Situation: we have one partion per date, and it just so happens that each partition ends up (after optimize) as *a single* 128mb file. We partition on date, and zorder on userid, and our query is something like "find max value of column A where userid=X and date>=somedate".

Does zordering help in any way in this scenario? It is clear that we will have to read every partition after $somedate, but does the zordering on userid somehow help spark when reading inside each of those partitions (remember that each partition is a single file), or do we have to read *and scan* all 128mb of each of the remaining partitions even when we zoptimize?

1 ACCEPTED SOLUTION

Accepted Solutions

-werners-
Esteemed Contributor III

Z-Order will make sure that in case you need to read multiple files, these files are co-located.

For a single file this does not matter as a single file is always local to itself.

If you are certain that your spark program will only read a single file, you do not need z-ordering.

But it might be the case that your delta lake table is also read by another program, not using the partition filter. then it will become interesting, or if you have multiple files per partition.

Z-Ordering and partitioning are complementary techniques.

Z-Ordering is especially interesting for columns on which you cannot/don't want to partition (high cardinality)

View solution in original post

6 REPLIES 6

Kaniz
Community Manager
Community Manager

Hi @ Erik!

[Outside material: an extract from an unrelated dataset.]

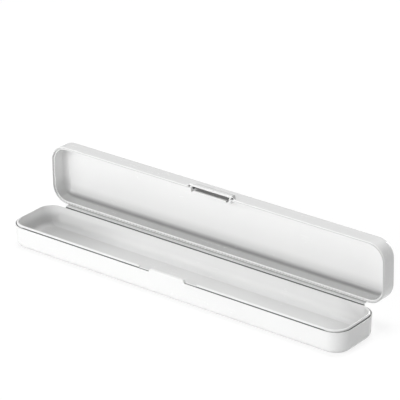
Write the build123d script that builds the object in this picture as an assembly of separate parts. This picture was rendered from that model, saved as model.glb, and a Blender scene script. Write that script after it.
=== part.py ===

My name is Kaniz, and I'm the technical moderator here. Great to meet you, and thanks for your question! Let's see if your peers in the community have an answer to your question first. Or else I will get back to you soon. Thanks.

Kaniz
Community Manager
Community Manager

Hi @Erik,

It would be great if you could share the CSV file . However:-

This page gives guidelines on which column can be used for ZORDER BY.

This page gives guidelines on how to choose the right partition column.

Erik
Valued Contributor II

@Kaniz Fatma​ I have read the documentation. The question is not about general guidelines regarding partitions and zordering, it is very specifically about the (potential) benefit of zordering when reading single files. To rephrase: is the only advantage of zordering that it allows the skipping of whole files, or is there also some benefit to it after a file has been selected to be read. Does it allow faster searching inside the selected files, or maybe reading only chunks of the files?

Hubert-Dudek
Esteemed Contributor III

ZORDER BY

Colocate column information in the same set of files. Co-locality is used by Delta Lake data-skipping algorithms to dramatically reduce the amount of data that needs to be read. You can specify multiple columns for ZORDER BY as a comma-separated list. However, the effectiveness of the locality drops with each additional column.

it is from https://docs.databricks.com/spark/latest/spark-sql/language-manual/delta-optimize.html

So for delta files once partition disappear it is really important to have Z-order as it will handle effectively your query, so you need:

OPTIMIZE data ZORDER BY (userid, date)

Erik
Valued Contributor II

@Hubert Dudek​ i don't know what you mean by "when the partition dissappear". I clearly asked this question in a confusing way, but hopefully my answer to @Kaniz Fatma​ helped clarify.

-werners-
Esteemed Contributor III

Z-Order will make sure that in case you need to read multiple files, these files are co-located.

For a single file this does not matter as a single file is always local to itself.

If you are certain that your spark program will only read a single file, you do not need z-ordering.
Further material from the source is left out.